Business & Finance Electronic Commerce

Penny Auctions - The Anonymous Bid

There are some in the penny auction circuit that have been at the game for years.
They know what they like and they know what they don't like.
One of the things that veteran penny auction bidders love is the ability to register a specific user name on the auction site.
To the average person coming on to the scene this may not seem like a big deal but to those who are veterans, their name is some sacred to them.
They use their name as a means to intimidate others that are bidding.
They become known as power-bidders that won't give up until they win the auction.
In cases where the community and locals within a penny auction site spot a power-bidder latching on to an item, many won't even bother because they know that the power-bidder is willing to spend as high as the retail price of an item just to get it.
They know that other know it, and they use their ID and reputation to walk away with some great items at massive discounts.
Those who detest this style of intimidation would love to see the system shift to anonymous bidding.
If the auction systems were anonymous, there would be no fear of going up against a power-bidder and need to deal with intimidation.

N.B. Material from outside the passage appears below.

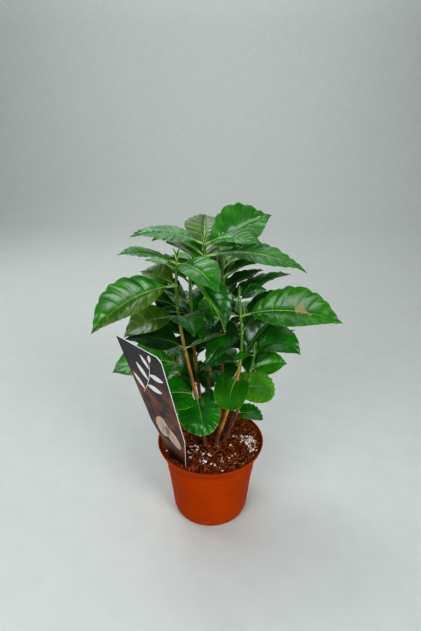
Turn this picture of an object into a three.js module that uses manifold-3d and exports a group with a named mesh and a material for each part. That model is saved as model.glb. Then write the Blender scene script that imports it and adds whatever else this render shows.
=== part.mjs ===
// A potted coffee plant: a clump of young seedlings in a round nursery pot of soil, with a plant card.
// Millimetres, +Z up, +X to the right and -Y to the front, origin at the centre of the pot's flat underside.
// Each seedling is a brown stem, a pair of round seed leaves, a bare green shoot and a mass of long leaves.

import * as THREE from 'three';
import { mergeVertices } from 'three/addons/utils/BufferGeometryUtils.js';
import Module from 'manifold-3d';

const wasm = await Module();
wasm.setup();

// Driving dimensions.
const CLEARANCE = 0.3;
const MERGE_WITHIN = 1e-4;
const ROUND_STEPS = 40;

const POT = {
  rimRadius: 60,
  height: 93,
  bandRadius: 52.4,
  bandTop: 80,
  bandBulge: 71.5,
  bandBottom: 58.5,
  shoulderRadius: 49.2,
  heelRadius: 43.6,
  heelHeight: 6,
  baseRadius: 38.5,
  heelTurn: [0.75, 0.3],
  flareBulge: [2.1, 1.1],
  ridge: 0.9,
  wall: 1.5,
};

const SOIL_TOP = 88;

const CARD = {
  thickness: 0.8,
  topWidth: 65,
  waistWidth: 53,
  soilWidth: 22,
  pointWidth: 6,
  top: 162,
  waist: 51,
  point: -28,
  cornerCut: 4.5,
  heading: -45.5,
  lean: 15.5,
  foot: [-34.2, -34.6],
};

// A seedling's stem: its radius at the soil and at the tip, and the root flare just above the soil.
const STEM = { footRadius: 2.2, tipRadius: 1.4, flare: 0.4, flareHeight: 4, sides: 7, ringEvery: 14 };

// How far the stem that belongs to a mass of leaves reaches past its lowest pair of leaves.
const NODE_REACH = 6;

// A leaf's outline: where the blade starts on the petiole, how far out it is widest, and how its tip is
// drawn out. Stations are the shares of its length at which its outline has a corner.
const OUTLINE = { bladeStart: 0.1, lean: 0.92, taper: 0.6, taperPower: 8, petioleWidth: 2.4, tipWidth: 0.8 };
const LEAF_STATIONS = [0, 0.1, 0.26, 0.46, 0.68, 0.87, 1];
const BUD_STATIONS = [0, 0.1, 0.5, 1];
const MIDRIB_STEPS = 24;
const THICKNESS = { least: 0.3, share: 0.013 };

// The rule for a long leaf: its length inward and outward of the crown, its width as a share of that, and
// the angles of its midrib and of its two halves, with how far each is drawn at random.
const LEAF_RULE = {
  inward: 45,
  outward: 95,
  lengthSpread: 0.16,
  widthShare: 0.44,
  rise: 32,
  riseSpread: 8,
  droop: 58,
  droopSpread: 16,
  sweepSpread: 16,
  fold: 14,
};
const CROWN_CENTRE = [0, 8];
const FLAT_LEAF = { roll: 0, sweep: 0, lobe: 0, round: false, stations: LEAF_STATIONS };
const SEED_LEAF = { length: 38, width: 37, rise: 12, droop: 40, fold: 6, lobe: 0.2, round: true };
const BUD_LEAF = { length: 14, width: 4, rise: 84, droop: 20, fold: 20, stations: BUD_STATIONS };
const BUD_SUNK = 2;

const RANDOM = { firstSeed: 1000, factor: 1664525, step: 1013904223, range: 2 ** 32 };

const FINISH = {
  pot: { color: 0xb4480f, roughness: 0.5 },
  soil: { color: 0x3c2318, roughness: 0.95 },
  card: { color: 0x2b2624, roughness: 0.4 },
  bark: { color: 0x9a6b3d, roughness: 0.8 },
  shoot: { color: 0x5f8f2c, roughness: 0.6 },
  leaf: { color: 0x1f6b22, roughness: 0.35 },
  seedLeaf: { color: 0x2f8a26, roughness: 0.35 },
};

const radians = THREE.MathUtils.degToRad;

// Seeded draws from 0 to 1, so that the leaves that the rule places come out alike on every run.
function makeDraw(seed) {
  let state = seed;
  return () => {
    state = (Math.imul(state, RANDOM.factor) + RANDOM.step) >>> 0;
    return state / RANDOM.range;
  };
}

// One pair of opposite leaves: its height on the stem, the heading of its first leaf, and what differs
// from the rule on either leaf. A leaf given as null has been shed.
const pair = (height, heading, first = {}, second = {}) => ({ height, heading, first, second });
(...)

Granted, the bonus to anonymous penny auctions are that the power-bidders are kept in check and bid-bullying is virtually eliminated but it's not a model that people would generally enjoy.
Mainly because people don't want to become a number.
People like to know who they're bidding against.
They want to know that they're facing off against real people when they're involved in the penny auctions.
That's one of the thrills of getting involved in penny auctions - it's a gamble so to speak and it draws on the competitive nature we have to do better than the guy sitting next to it.
With the reputation that a lot of the penny auction community has, it would also make things worse in terms of PR.
A lot of past users and outsiders looking in think that the community is full of scammers and website aiming to just take the money of bidders without delivering.
An anonymous system might very well control the bully-bids but it would make scam, shill and bot bids much more difficult to spot for those who want a clean experience.
The current model offers the most enjoyment from a competition standpoint.
Unfortunately it creates a playground for those who want to use intimidation to game the system but the best defense is a good offense.
Those who take it to the court against bully-bidders can usually come out on top if they're willing to go the distance with the bully-bidder in any given penny auction.